**PROBLEM TO SOLVE:** Among the lines of data below, reproduce only those from the one with "rack_tray();" through the one with "cad_parts[node].hide_render = cad_parts[node].hide_viewport", exactly as they stand, both ends included.
## start INFORMATION PROVIDED
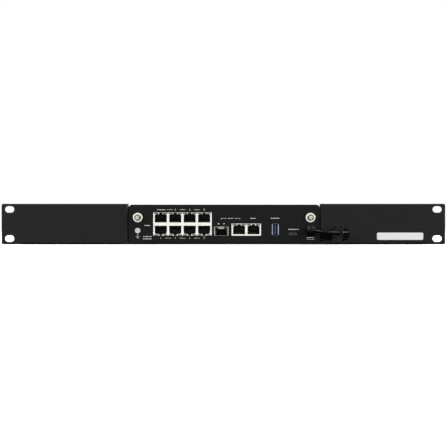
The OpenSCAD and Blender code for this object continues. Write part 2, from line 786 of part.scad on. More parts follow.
// Tube of radius r swept along a list of points.
module swept_tube(pts, r, sides) {
    n = len(pts);
    rings = [for (i = [0 : n - 1]) each route_ring(pts, i, r, sides)];
    walls = [for (i = [0 : n - 2], k = [0 : sides - 1])
        let (a = i * sides, k1 = (k + 1) % sides)
        [a + k, a + k1, a + sides + k1, a + sides + k]];
    ends = [[for (k = [sides - 1 : -1 : 0]) k], [for (k = [0 : sides - 1]) (n - 1) * sides + k]];
    polyhedron(points = rings, faces = concat(walls, ends), convexity = 8);
}

// Lead from the plug, round the loop in front of the wing, through the bushing and back to the adapter.
module power_lead() {
    color("#0f0f0f") swept_tube(lead_route, lead_d / 2, 12);
}

// ---- power adapter ----

adapter_mid = adapter_z + adapter_h / 2;
inlet_y = adapter_y + adapter_l;
inlet_half_w = 13.5;
inlet_half_h = 10;

// (x, z) outline of the adapter, shrunk by inset.
module adapter_outline(inset) {
    round_rect([adapter_x - adapter_w / 2 + inset, adapter_x + adapter_w / 2 - inset],
               [adapter_z + inset, adapter_z + adapter_h - inset], 4 - inset);
}

// Hollow adapter case between two heights.
module adapter_shell(z0, z1) {
    difference() {
        intersection() {
            along_y(adapter_y, inlet_y) adapter_outline(0);
            block([0, 300], [0, 300], [z0, z1]);
        }
        along_y(adapter_y + adapter_wall, inlet_y - adapter_wall) adapter_outline(adapter_wall);
        block([adapter_x - inlet_half_w - 0.1, adapter_x + inlet_half_w + 0.1], [inlet_y - 5, inlet_y + 1],
              [adapter_mid - inlet_half_h - 0.1, adapter_mid + inlet_half_h + 0.1]);
        bar_y(adapter_x, bushing_z, adapter_y - 1, adapter_y + 5, 4);
    }
}

module adapter_lower_shell() { color("#1b1b1b") adapter_shell(adapter_z, adapter_mid); }
module adapter_upper_shell() { color("#1b1b1b") adapter_shell(adapter_mid, adapter_z + adapter_h); }

// Board, transformer, bulk capacitor and heat spreader inside the adapter.
module adapter_innards() {
    z = adapter_z + adapter_wall + 2;
    color("#2f6b3a") block([adapter_x - 22, adapter_x + 22], [adapter_y + 8, inlet_y - 24], [z, z + 1.6]);
    color("#c9a13a")
        block([adapter_x - 11, adapter_x + 11], [adapter_y + 34, adapter_y + 56], [z + 1.6, z + 20]);
    color("#23262b") translate([adapter_x + 6, adapter_y + 70, z + 1.6]) cylinder(r = 8, h = 18);
    color("#a5a8ab")
        block([adapter_x - 20, adapter_x - 17], [adapter_y + 20, adapter_y + 76], [z + 1.6, z + 18]);
}

module adapter_inlet() {
    color("#121212") difference() {
        block([adapter_x - inlet_half_w, adapter_x + inlet_half_w], [inlet_y - 20, inlet_y + 1],
              [adapter_mid - inlet_half_h, adapter_mid + inlet_half_h]);
        along_y(inlet_y - 16, inlet_y + 2) polygon([
            [adapter_x - 12, adapter_mid - 8], [adapter_x + 12, adapter_mid - 8],
            [adapter_x + 12, adapter_mid + 3], [adapter_x + 7, adapter_mid + 8],
            [adapter_x - 7, adapter_mid + 8], [adapter_x - 12, adapter_mid + 3]
        ]);
    }
}

module inlet_blades() {
    color("#c9b27a") for (p = [[-7, -2.5], [7, -2.5], [0, 2]])
        block([adapter_x + p[0] - 1, adapter_x + p[0] + 1], [inlet_y - 16, inlet_y - 2],
              [adapter_mid + p[1] - 2, adapter_mid + p[1] + 2]);
}

// ---- aerial jacks, earth screw and buttons ----

thread_r = 3.15;
neck_r = 2.8;

// Aerial jack: free thread, neck under the nut, flange behind the panel and a solder tail.
module aerial_jack(x) {
    difference() {
        union() {
            bar_y(x, aerial_z, -11, -4, thread_r);
            bar_y(x, aerial_z, -4, 3, neck_r);
            bar_y(x, aerial_z, 3, 5, 4.6);
            bar_y(x, aerial_z, 5, 12, 2);
        }
        bar_y(x, aerial_z, -12, -4, 2.3);
        bar_y(x, aerial_z, -5, 13, 1.1);
    }
}

module aerial_jacks() {
    color("#d8c9a0") for (s = [-1, 1]) aerial_jack(case_x + s * aerial_dx);
}

module aerial_nuts() {
    color("#d8c9a0") for (s = [-1, 1]) along_y(face_y - 2.7, face_y - 0.7)
        translate([case_x + s * aerial_dx, aerial_z]) difference() {
            circle(r = 4.6, $fn = 6);
            circle(r = neck_r + 0.05);
        }
}

module aerial_washers() {
    color("#d2d2cc") for (s = [-1, 1]) along_y(face_y - 0.7, face_y)
        translate([case_x + s * aerial_dx, aerial_z]) difference() {
            circle(r = 5.2);
            circle(r = neck_r + 0.05);
        }
}

module aerial_insulators() {
    color("#eceadf") for (s = [-1, 1]) {
        x = case_x + s * aerial_dx;
        bar_y(x, aerial_z, -10, -4, 2.25);
        bar_y(x, aerial_z, -4, 12, 1.05);
        bar_y(x, aerial_z, -10.7, -10, 0.6);
    }
}

module earth_screw() {
    color("#cfcfca") translate([earth_x, face_y - 0.6, earth_z]) rotate([90, 0, 0]) pan_screw(2.9, 2, 1.5, 6);
}

module earth_washer() {
    color("#b9b9b4") along_y(face_y - 0.6, face_y) translate([earth_x, earth_z]) difference() {
        circle(r = 3.4);
        circle(r = 1.6);
    }
}

button_y = 3;

// Plunger of a recessed button at height z, with a collar that its switch frame holds.
module button(z) {
    bar_y(button_x, z, button_y, button_y + 3.5, 1.2);
    bar_y(button_x, z, button_y + 2.2, button_y + 3, 1.9);
}

module reset_button() { color("#c63a2c") button(reset_z); }
module defaults_button() { color("#d8d8d8") button(defaults_z); }

// Upright carrier board with the two switch bodies behind the plungers.
module button_switches() {
    y0 = button_y + 3.5 + button_travel + 0.1;
    color("#2a2a2a") for (z = [reset_z, defaults_z])
        block([button_x - 2.4, button_x + 2.4], [y0, y0 + 2.4], [z - 2.4, z + 2.4]);
    color("#2f6b3a") block([button_x - 4, button_x + 4], [y0 + 2.4, y0 + 4], [board_top, reset_z + 4]);
}

// ---- main board and what it carries ----

standoffs = concat(
    [for (x = [-92, 92], y = [34, 156]) [case_x + x, y]],
    [for (y = [56, 156]) [case_x + 9, y]]
);
chip = [case_x + 8, 96];

module main_board() {
    color("#22593a") difference() {
        block([case_left + 5, case_right - 5], [case_y + 1, board_d], [board_top - board_t, board_top]);
        for (p = standoffs)
            translate([p[0], p[1], board_top - board_t - 1]) cylinder(r = 1.6, h = board_t + 2);
    }
}

module board_standoffs() {
    z0 = case_z + base_t;
    color("#c4ad6a") for (p = standoffs) translate([p[0], p[1], z0]) difference() {
        cylinder(r = 2.9, h = board_top - board_t - z0, $fn = 6);
        translate([0, 0, 1]) cylinder(r = 1.25, h = 20);
    }
}

module board_screws() {
    color("#b8b8b8") for (p = standoffs)
        translate([p[0], p[1], board_top]) pan_screw(2.8, 1.8, 1.2, board_t + 2.4);
}

module processor() {
    color("#1d2a24") translate([chip[0] - 13, chip[1] - 13, board_top]) cube([26, 26, 1]);
    color("#2a2d30") translate([chip[0] - 10, chip[1] - 10, board_top + 1]) cube([20, 20, 1.2]);
}

module heatsink() {
    z0 = board_top + 2.2;
    color("#6f7276") {
        block([chip[0] - 32, chip[0] + 32], [chip[1] - 30, chip[1] + 30], [z0, z0 + 3]);
        for (i = [0 : 12]) block([chip[0] - 32 + i * 5.2, chip[0] - 32 + i * 5.2 + 1.4],
            [chip[1] - 30, chip[1] + 30], [z0 + 3, z0 + 16]);
    }
}

module memory_chips() {
    color("#202224") for (i = [0 : 3])
        translate([chip[0] - 64, chip[1] - 24 + i * 14, board_top]) cube([9, 12, 1.1]);
}

// Isolation transformers behind the network jacks.
module jack_transformers() {
    color("#17191b") {
        for (c = [-1.5 : 1 : 1.5]) block([lan_x + c * port_pitch - 6.5, lan_x + c * port_pitch + 6.5],
            [jack_d + 4, jack_d + 20], [board_top, board_top + 5.6]);
        for (c = [-0.5, 0.5]) block([wan_x + c * port_pitch - 6.5, wan_x + c * port_pitch + 6.5],
            [jack_d + 4, jack_d + 20], [board_top, board_top + 5.6]);
    }
}

module capacitors() {
    small = [3.15, 7];
    wide = [4, 9];
    tall = [5, 12];
    cans = [[60, 40, wide], [70, 40, wide], [80, 40, tall], [62, 60, small], [72, 60, small], [82, 62, tall]];
    color("#2c3640") for (p = cans)
        translate([case_x + p[0], p[1], board_top]) cylinder(r = p[2][0], h = p[2][1]);
}

module power_inductors() {
    color("#3c3c3e") for (p = [[60, 78], [74, 78], [60, 94], [74, 94]])
        block([case_x + p[0], case_x + p[0] + 10], [p[1], p[1] + 10], [board_top, board_top + 4.5]);
}

// Plug-in radio card with its shield can.
module radio_card() {
    color("#22593a") block([case_left + 14, case_left + 44], [60, 110], [board_top + 6, board_top + 7]);
    color("#b9bcc0") block([case_left + 17, case_left + 41], [66, 96], [board_top + 7, board_top + 9.2]);
    color("#181818") block([case_left + 16, case_left + 42], [110, 118], [board_top, board_top + 8]);
}

module coin_cell() {
    color("#c9ccd0") translate([case_x - 40, 142, board_top + 1.2]) cylinder(r = 10, h = 3.2);
    color("#181818") difference() {
        translate([case_x - 40, 142, board_top]) cylinder(r = 12, h = 3.6);
        translate([case_x - 40, 142, board_top + 1.2]) cylinder(r = 10, h = 5);
    }
}

rack_tray();
left_guide_bracket();
right_guide_bracket();
rear_stop_bracket();
adapter_clamp();
bracket_screws();
case_side_screws();
foam_pads();
front_label();
port_panel();
case_base();
case_cover();
case_bezel();
status_lights();
cover_screws();
lan_jack_shield();
lan_jack_insert();
uplink_jack_shield();
uplink_jack_insert();
jack_contacts();
jack_light_windows();
module_cage();
module_connector();
data_port_shell();
data_port_tongue();
console_port_shell();
console_port_tongue();
power_jack();
power_jack_pin();
aerial_jacks();
aerial_nuts();
aerial_washers();
aerial_insulators();
earth_screw();
earth_washer();
reset_button();
defaults_button();
button_switches();
main_board();
board_standoffs();
board_screws();
processor();
heatsink();
memory_chips();
jack_transformers();
capacitors();
power_inductors();
radio_card();
coin_cell();
adapter_lower_shell();
adapter_upper_shell();
adapter_innards();
adapter_inlet();
inlet_blades();
lead_bracket();
lead_bushing();
lead_boot();
power_lead();
power_plug();
plug_barrel();
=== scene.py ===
import json
import math

import bmesh
import bpy
from mathutils import Matrix, Vector


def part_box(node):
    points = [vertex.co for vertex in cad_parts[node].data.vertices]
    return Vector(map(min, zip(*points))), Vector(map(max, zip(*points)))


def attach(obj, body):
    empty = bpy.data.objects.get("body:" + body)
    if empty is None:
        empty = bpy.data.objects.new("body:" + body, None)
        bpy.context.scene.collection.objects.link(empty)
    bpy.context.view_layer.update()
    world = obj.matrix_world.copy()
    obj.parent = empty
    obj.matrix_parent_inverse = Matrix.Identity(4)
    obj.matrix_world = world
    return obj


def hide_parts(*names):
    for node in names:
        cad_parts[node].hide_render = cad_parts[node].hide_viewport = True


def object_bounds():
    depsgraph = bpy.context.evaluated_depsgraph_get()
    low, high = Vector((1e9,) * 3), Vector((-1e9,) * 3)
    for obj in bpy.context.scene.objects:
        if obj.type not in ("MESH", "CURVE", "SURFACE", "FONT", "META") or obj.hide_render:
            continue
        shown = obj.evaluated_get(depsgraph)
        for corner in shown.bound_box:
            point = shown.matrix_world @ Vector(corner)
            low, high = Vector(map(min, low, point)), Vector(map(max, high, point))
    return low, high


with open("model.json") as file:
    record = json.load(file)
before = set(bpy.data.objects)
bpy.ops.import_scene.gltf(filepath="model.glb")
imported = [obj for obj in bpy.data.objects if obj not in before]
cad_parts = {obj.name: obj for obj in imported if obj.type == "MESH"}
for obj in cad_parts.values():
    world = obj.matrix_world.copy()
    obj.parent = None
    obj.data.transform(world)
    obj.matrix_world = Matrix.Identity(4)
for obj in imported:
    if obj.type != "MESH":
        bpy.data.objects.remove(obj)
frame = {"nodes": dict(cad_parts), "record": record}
cad_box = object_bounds()

MM = 0.001
NODES = frame["nodes"]
MAIN = "tray_and_case"
SLOT_OF = {s["node"]: s["material_slot"] for s in frame["record"]["subparts"]}
BODY_OF = {n: b for b, ns in frame["record"]["behaviour"]["bodies"].items() for n in ns}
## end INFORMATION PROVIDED
**EXPECTED ANSWER:**
rack_tray();
left_guide_bracket();
right_guide_bracket();
rear_stop_bracket();
adapter_clamp();
bracket_screws();
case_side_screws();
foam_pads();
front_label();
port_panel();
case_base();
case_cover();
case_bezel();
status_lights();
cover_screws();
lan_jack_shield();
lan_jack_insert();
uplink_jack_shield();
uplink_jack_insert();
jack_contacts();
jack_light_windows();
module_cage();
module_connector();
data_port_shell();
data_port_tongue();
console_port_shell();
console_port_tongue();
power_jack();
power_jack_pin();
aerial_jacks();
aerial_nuts();
aerial_washers();
aerial_insulators();
earth_screw();
earth_washer();
reset_button();
defaults_button();
button_switches();
main_board();
board_standoffs();
board_screws();
processor();
heatsink();
memory_chips();
jack_transformers();
capacitors();
power_inductors();
radio_card();
coin_cell();
adapter_lower_shell();
adapter_upper_shell();
adapter_innards();
adapter_inlet();
inlet_blades();
lead_bracket();
lead_bushing();
lead_boot();
power_lead();
power_plug();
plug_barrel();
=== scene.py ===
import json
import math

import bmesh
import bpy
from mathutils import Matrix, Vector


def part_box(node):
    points = [vertex.co for vertex in cad_parts[node].data.vertices]
    return Vector(map(min, zip(*points))), Vector(map(max, zip(*points)))


def attach(obj, body):
    empty = bpy.data.objects.get("body:" + body)
    if empty is None:
        empty = bpy.data.objects.new("body:" + body, None)
        bpy.context.scene.collection.objects.link(empty)
    bpy.context.view_layer.update()
    world = obj.matrix_world.copy()
    obj.parent = empty
    obj.matrix_parent_inverse = Matrix.Identity(4)
    obj.matrix_world = world
    return obj


def hide_parts(*names):
    for node in names:
        cad_parts[node].hide_render = cad_parts[node].hide_viewport = True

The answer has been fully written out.